[Entries provided]
● ● ● ● ●

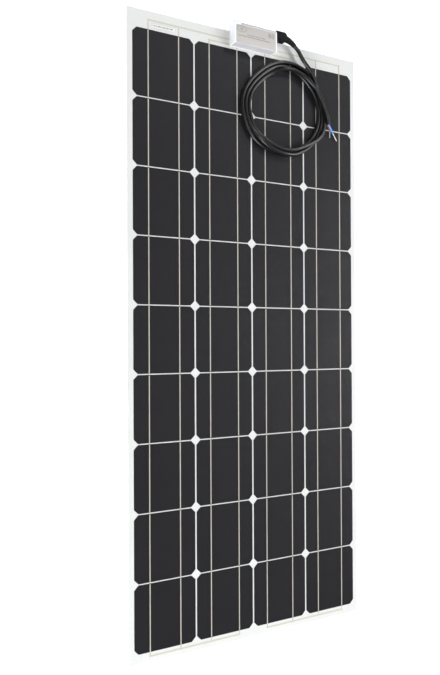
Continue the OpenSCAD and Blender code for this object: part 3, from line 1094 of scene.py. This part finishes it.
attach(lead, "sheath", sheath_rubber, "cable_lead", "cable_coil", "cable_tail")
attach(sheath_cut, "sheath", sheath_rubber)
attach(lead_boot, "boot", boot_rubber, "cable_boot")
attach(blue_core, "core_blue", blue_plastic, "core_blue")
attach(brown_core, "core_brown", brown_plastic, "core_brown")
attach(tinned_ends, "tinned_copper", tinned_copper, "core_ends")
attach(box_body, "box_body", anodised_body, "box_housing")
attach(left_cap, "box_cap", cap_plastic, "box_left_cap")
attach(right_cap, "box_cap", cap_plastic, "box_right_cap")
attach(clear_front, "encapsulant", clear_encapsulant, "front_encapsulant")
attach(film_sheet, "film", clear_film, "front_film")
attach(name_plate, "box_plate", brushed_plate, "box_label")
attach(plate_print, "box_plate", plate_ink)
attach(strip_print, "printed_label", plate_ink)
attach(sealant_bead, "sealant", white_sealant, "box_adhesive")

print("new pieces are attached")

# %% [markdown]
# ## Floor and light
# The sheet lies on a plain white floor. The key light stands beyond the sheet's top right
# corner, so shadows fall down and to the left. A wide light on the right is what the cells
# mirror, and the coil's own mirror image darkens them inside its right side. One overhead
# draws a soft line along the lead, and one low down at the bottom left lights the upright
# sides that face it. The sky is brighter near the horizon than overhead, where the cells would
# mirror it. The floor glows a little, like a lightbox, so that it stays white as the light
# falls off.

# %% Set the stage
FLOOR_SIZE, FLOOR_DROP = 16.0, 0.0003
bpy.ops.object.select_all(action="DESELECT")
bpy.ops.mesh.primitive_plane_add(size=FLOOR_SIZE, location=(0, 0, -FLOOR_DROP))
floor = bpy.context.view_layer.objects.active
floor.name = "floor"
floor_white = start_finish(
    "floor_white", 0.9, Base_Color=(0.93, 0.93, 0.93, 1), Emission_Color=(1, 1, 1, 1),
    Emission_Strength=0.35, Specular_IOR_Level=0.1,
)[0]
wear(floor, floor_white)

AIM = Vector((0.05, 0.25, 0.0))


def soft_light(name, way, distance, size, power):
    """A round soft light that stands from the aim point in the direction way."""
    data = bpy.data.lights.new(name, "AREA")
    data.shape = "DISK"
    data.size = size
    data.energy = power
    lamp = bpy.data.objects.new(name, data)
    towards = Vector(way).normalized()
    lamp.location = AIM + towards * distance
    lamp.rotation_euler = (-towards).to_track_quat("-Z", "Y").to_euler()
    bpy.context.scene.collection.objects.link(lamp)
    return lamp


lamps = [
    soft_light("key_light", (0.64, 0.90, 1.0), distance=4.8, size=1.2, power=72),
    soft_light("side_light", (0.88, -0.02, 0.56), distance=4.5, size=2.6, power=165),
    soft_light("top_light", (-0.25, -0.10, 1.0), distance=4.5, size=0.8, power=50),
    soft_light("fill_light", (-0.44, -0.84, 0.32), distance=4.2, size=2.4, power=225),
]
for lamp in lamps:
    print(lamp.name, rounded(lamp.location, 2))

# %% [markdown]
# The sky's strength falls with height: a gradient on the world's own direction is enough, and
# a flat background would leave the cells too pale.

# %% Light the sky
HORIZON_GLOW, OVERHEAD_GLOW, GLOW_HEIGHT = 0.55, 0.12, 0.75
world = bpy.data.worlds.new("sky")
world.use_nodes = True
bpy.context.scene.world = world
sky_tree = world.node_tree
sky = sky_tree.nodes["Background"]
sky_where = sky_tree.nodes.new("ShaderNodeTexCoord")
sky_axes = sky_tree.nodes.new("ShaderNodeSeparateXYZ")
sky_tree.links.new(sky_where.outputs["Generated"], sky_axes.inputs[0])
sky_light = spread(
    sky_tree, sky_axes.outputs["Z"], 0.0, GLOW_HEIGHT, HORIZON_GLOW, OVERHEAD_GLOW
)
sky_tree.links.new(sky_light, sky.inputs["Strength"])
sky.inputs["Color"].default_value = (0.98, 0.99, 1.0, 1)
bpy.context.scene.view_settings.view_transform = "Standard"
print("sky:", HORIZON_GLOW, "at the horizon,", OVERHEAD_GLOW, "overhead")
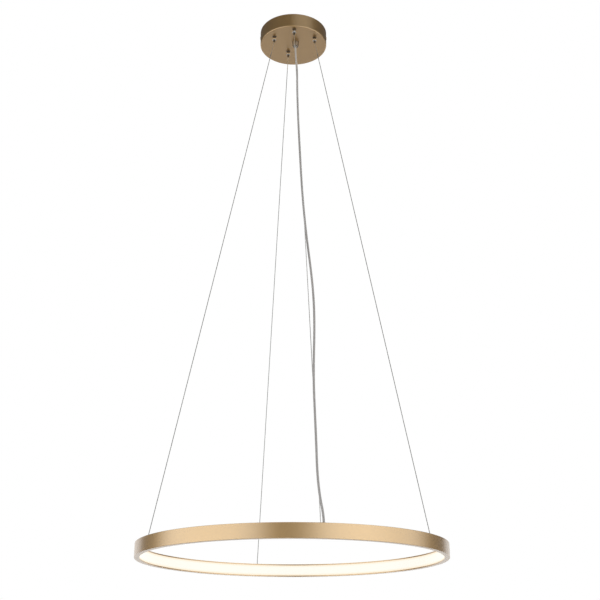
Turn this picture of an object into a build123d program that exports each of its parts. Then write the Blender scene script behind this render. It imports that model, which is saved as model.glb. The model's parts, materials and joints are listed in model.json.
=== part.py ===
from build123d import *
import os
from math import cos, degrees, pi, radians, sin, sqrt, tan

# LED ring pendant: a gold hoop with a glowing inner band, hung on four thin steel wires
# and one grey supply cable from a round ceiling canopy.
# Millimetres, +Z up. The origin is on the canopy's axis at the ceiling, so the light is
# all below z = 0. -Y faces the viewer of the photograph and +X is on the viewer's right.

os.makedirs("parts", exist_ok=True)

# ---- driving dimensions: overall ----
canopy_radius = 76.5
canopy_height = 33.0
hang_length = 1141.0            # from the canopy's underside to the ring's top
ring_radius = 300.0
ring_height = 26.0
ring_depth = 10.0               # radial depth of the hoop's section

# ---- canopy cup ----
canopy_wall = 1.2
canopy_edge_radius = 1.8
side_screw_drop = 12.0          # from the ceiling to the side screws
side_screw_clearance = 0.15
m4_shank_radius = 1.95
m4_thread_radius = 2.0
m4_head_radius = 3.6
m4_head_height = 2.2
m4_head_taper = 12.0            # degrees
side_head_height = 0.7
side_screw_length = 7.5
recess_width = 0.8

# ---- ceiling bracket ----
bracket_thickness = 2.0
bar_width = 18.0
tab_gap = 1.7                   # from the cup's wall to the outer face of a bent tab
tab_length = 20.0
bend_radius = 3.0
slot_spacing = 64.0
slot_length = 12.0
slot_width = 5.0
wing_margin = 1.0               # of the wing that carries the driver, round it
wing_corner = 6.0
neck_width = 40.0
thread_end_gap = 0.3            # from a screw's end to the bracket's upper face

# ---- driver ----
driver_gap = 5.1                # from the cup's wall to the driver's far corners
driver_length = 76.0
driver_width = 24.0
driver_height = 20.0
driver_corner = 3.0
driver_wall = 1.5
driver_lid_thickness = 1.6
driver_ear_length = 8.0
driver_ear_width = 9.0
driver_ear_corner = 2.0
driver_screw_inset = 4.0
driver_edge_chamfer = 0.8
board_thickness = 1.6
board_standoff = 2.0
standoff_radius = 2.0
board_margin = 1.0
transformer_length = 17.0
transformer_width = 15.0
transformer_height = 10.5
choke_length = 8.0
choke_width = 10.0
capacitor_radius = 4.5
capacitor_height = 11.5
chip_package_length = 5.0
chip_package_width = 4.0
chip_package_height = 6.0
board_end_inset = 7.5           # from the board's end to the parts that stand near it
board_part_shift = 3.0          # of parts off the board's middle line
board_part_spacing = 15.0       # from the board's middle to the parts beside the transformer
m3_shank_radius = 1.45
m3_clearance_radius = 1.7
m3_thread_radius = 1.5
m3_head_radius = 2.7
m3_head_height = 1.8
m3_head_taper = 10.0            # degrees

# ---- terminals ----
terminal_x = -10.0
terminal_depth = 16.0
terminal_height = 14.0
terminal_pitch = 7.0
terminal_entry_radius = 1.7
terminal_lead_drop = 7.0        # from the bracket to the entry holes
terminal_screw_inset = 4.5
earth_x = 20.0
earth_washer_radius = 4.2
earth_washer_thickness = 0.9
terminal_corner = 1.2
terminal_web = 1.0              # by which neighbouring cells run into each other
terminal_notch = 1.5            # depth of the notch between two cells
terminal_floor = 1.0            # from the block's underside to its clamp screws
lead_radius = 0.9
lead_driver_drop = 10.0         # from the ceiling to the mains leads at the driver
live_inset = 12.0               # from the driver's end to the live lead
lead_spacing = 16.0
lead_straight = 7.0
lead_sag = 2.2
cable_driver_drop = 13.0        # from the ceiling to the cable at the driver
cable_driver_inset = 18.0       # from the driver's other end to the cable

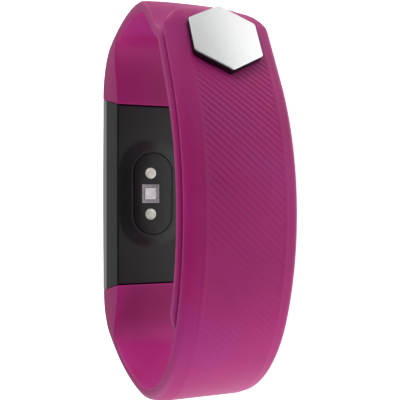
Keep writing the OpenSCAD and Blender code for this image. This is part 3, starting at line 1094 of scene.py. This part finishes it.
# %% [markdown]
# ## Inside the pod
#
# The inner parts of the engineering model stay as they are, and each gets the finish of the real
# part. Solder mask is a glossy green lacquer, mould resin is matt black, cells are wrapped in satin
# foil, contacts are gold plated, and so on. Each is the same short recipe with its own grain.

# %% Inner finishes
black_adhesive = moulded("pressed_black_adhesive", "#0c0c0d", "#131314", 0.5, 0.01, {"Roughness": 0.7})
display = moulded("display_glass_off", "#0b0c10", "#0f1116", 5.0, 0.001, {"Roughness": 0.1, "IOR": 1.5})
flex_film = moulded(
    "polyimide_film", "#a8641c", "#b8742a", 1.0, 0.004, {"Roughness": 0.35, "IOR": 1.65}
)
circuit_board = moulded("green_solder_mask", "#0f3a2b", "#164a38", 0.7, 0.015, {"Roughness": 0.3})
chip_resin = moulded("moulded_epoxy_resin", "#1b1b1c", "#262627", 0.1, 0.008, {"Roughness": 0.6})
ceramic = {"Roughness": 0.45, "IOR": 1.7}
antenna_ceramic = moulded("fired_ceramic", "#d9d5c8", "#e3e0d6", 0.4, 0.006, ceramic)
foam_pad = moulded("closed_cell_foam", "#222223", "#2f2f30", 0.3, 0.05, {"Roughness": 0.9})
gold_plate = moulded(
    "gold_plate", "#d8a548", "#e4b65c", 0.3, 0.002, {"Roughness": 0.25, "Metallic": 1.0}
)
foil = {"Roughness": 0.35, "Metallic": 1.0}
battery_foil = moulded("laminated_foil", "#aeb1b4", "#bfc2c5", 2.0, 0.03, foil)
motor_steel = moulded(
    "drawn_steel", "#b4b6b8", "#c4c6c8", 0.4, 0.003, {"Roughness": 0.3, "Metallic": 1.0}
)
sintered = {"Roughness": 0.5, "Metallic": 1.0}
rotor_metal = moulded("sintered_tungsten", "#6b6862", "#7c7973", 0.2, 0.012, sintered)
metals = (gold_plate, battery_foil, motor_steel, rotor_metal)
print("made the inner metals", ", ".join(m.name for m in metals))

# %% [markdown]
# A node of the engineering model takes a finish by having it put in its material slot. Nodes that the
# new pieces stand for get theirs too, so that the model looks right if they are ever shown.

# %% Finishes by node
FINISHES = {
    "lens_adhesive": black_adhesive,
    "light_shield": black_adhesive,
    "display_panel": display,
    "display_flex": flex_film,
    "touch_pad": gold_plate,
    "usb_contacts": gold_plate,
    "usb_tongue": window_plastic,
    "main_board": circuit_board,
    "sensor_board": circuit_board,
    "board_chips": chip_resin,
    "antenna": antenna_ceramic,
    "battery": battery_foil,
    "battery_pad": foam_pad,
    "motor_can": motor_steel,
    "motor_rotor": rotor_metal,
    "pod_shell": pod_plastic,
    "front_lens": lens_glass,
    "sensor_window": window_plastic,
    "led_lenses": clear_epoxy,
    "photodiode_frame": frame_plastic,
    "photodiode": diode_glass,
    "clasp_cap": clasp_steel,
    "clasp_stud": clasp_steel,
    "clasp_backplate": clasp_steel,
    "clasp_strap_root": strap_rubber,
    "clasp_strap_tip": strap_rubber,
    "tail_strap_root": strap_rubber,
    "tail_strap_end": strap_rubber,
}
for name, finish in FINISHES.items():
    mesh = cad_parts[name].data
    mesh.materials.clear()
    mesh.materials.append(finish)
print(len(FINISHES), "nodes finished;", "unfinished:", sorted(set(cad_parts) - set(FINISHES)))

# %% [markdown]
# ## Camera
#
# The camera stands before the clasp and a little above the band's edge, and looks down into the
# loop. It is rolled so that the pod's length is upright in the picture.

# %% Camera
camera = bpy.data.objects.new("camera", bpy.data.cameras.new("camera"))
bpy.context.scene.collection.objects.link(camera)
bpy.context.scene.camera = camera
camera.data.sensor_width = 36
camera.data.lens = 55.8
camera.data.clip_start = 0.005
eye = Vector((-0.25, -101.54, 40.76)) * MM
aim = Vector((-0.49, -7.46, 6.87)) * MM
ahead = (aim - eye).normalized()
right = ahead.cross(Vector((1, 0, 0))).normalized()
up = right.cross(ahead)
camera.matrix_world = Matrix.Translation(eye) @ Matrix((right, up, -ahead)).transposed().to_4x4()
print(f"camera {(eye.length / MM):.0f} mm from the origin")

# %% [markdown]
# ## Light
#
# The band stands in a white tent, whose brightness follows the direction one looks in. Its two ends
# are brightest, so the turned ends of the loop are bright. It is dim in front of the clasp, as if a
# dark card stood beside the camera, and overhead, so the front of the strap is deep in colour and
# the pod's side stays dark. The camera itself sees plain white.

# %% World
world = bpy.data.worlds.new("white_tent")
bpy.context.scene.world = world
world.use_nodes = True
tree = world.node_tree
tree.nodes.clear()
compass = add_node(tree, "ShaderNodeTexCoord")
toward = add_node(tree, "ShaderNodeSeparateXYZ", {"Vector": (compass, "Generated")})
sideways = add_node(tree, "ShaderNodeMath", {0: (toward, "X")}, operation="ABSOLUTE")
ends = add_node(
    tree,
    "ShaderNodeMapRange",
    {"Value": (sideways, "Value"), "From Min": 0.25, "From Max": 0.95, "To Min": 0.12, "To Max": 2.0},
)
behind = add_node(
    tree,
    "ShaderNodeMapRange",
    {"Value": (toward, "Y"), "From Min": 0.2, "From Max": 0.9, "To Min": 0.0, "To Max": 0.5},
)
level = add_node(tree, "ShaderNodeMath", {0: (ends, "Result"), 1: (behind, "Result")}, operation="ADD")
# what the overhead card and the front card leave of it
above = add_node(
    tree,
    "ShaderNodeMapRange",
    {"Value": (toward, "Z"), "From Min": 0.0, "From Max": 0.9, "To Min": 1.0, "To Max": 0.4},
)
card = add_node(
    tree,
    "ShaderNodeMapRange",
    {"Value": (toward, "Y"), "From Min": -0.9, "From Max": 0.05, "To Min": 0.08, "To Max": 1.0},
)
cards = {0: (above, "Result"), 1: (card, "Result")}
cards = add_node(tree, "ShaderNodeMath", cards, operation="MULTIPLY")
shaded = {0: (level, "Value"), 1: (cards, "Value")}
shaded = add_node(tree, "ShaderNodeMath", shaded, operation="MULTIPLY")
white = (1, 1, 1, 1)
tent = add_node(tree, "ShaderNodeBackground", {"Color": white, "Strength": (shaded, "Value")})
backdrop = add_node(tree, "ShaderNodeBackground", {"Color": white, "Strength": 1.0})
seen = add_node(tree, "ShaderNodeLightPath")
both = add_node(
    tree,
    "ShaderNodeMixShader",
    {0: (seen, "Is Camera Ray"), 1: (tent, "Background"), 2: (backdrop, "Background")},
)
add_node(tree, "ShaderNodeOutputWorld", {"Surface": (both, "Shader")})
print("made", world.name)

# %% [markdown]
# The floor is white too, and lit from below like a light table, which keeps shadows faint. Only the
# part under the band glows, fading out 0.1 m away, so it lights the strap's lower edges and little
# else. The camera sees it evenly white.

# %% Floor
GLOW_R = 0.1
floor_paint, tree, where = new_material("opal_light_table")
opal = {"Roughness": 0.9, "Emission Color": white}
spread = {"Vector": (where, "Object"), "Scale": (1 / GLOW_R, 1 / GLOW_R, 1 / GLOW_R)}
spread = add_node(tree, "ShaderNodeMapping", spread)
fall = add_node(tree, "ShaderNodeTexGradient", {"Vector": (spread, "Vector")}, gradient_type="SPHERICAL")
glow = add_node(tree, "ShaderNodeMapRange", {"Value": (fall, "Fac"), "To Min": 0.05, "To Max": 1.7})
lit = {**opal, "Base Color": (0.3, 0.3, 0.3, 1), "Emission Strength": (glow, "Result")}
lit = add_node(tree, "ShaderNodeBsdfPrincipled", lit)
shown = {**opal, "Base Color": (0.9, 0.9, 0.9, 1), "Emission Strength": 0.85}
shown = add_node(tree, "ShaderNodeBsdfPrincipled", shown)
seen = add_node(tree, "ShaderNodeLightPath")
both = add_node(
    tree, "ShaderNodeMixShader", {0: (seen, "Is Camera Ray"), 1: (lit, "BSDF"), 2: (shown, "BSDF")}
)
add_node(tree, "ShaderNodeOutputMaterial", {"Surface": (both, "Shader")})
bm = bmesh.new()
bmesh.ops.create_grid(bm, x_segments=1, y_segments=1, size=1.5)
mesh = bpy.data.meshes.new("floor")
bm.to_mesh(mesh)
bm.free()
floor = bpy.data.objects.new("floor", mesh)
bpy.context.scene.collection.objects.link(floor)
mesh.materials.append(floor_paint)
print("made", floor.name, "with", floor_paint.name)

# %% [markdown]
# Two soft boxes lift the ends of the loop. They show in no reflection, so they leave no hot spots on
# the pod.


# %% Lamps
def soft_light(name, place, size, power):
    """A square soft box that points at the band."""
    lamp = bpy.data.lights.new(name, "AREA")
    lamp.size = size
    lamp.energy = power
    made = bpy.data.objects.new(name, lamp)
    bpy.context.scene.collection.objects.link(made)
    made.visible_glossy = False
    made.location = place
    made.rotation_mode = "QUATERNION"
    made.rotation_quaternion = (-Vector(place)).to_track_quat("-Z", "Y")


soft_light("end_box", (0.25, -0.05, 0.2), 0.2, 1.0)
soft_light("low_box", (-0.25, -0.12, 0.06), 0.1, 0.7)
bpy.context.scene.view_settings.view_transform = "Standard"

● ● ● ● ●

Include the first line, the line containing "wear(floor, floor_white)", and every line between them, copied exactly from the material above; output no other line.

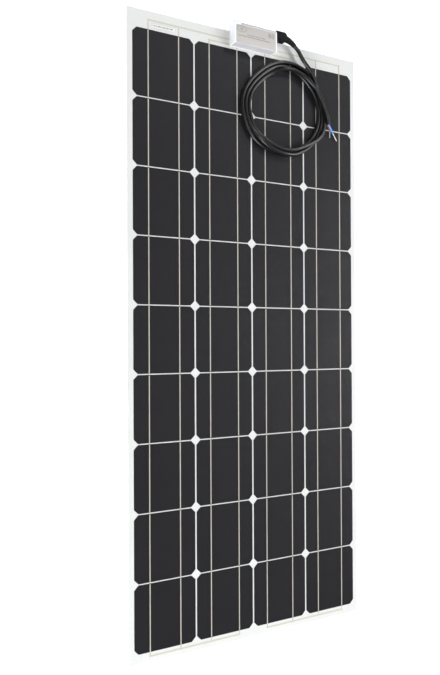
Continue the OpenSCAD and Blender code for this object: part 3, from line 1094 of scene.py. This part finishes it.
attach(lead, "sheath", sheath_rubber, "cable_lead", "cable_coil", "cable_tail")
attach(sheath_cut, "sheath", sheath_rubber)
attach(lead_boot, "boot", boot_rubber, "cable_boot")
attach(blue_core, "core_blue", blue_plastic, "core_blue")
attach(brown_core, "core_brown", brown_plastic, "core_brown")
attach(tinned_ends, "tinned_copper", tinned_copper, "core_ends")
attach(box_body, "box_body", anodised_body, "box_housing")
attach(left_cap, "box_cap", cap_plastic, "box_left_cap")
attach(right_cap, "box_cap", cap_plastic, "box_right_cap")
attach(clear_front, "encapsulant", clear_encapsulant, "front_encapsulant")
attach(film_sheet, "film", clear_film, "front_film")
attach(name_plate, "box_plate", brushed_plate, "box_label")
attach(plate_print, "box_plate", plate_ink)
attach(strip_print, "printed_label", plate_ink)
attach(sealant_bead, "sealant", white_sealant, "box_adhesive")

print("new pieces are attached")

# %% [markdown]
# ## Floor and light
# The sheet lies on a plain white floor. The key light stands beyond the sheet's top right
# corner, so shadows fall down and to the left. A wide light on the right is what the cells
# mirror, and the coil's own mirror image darkens them inside its right side. One overhead
# draws a soft line along the lead, and one low down at the bottom left lights the upright
# sides that face it. The sky is brighter near the horizon than overhead, where the cells would
# mirror it. The floor glows a little, like a lightbox, so that it stays white as the light
# falls off.

# %% Set the stage
FLOOR_SIZE, FLOOR_DROP = 16.0, 0.0003
bpy.ops.object.select_all(action="DESELECT")
bpy.ops.mesh.primitive_plane_add(size=FLOOR_SIZE, location=(0, 0, -FLOOR_DROP))
floor = bpy.context.view_layer.objects.active
floor.name = "floor"
floor_white = start_finish(
    "floor_white", 0.9, Base_Color=(0.93, 0.93, 0.93, 1), Emission_Color=(1, 1, 1, 1),
    Emission_Strength=0.35, Specular_IOR_Level=0.1,
)[0]
wear(floor, floor_white)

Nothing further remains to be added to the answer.